気持ちを言語化するプロセスは多少の時間を要するため、1日1回のペースくらいが大きな負担にならないと考えられます。練習相手は、家族や知人で問題ありません。実際の練習では、まず自分の気持ちを紙に書き出すと目に見えるので整理しやすくなるでしょう。
トレーニング2:結論1つにポイント3つ
気持ちの言語化を練習する時、結論1つに対しポイント3つでまとめる意識は重要です。会話でも文章でも、あまり思考内容を詰め込むと要点は見えにくくなります。少しでも分かりやすくするには、結論を1つに絞るとともにポイントは3つまでにとどめると効果があります。

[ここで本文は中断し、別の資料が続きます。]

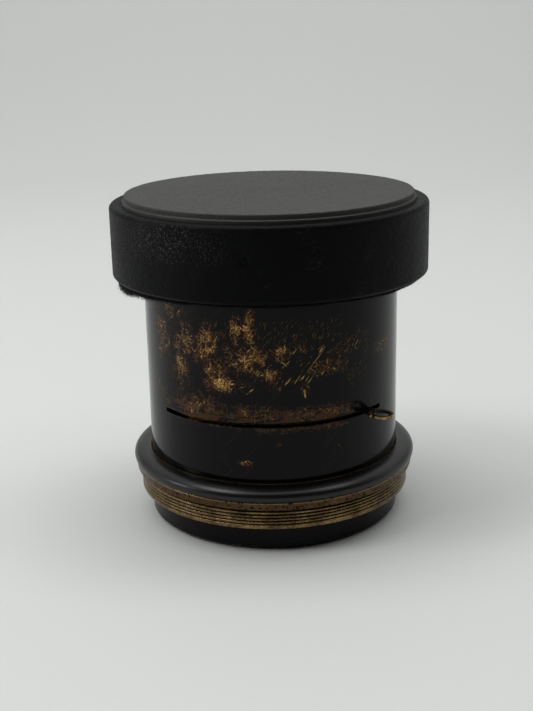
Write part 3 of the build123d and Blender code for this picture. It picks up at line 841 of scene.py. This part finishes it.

言語化する順番は、1.最初に結論、2.次に3つのポイント、3.最後に再び結論を伝える流れです。まず結論を示すと初めからゴール地点が明確になり、会話の聞き手や文章の読み手はついていきやすくなります。とくに普段の話が長くて分かりにくいと指摘されている場合、この点を意識するのがよいと考えられます。
トレーニング3:タイムリミットは1分以内
少しでも簡潔に気持ちを言語化する場合、タイムリミットの目安は1分以内です。気持ちを言語化する時間に制限を設けると、簡潔な表現を心がけるのに有効といわれています。冗長な表現を避ける練習には、タイムリミットを守る方法がおすすめです。
制限時間の目安を1分以内に設定すると、ポイント1つあたりの時間は15~20秒ほどになります。あまり長く説明する余裕はないため、できるだけ手短に表現する必要があります。職場の会議やプレゼンテーションで発表時間をオーバーしがちなら、この練習は怠れないでしょう。
毎日、ペースを守りながら制限時間内で簡潔に気持ちを言語化する練習に努めれば、電話対応でも適切な言葉でスムーズに自分の気持ちを伝えるスキルは向上すると期待できます。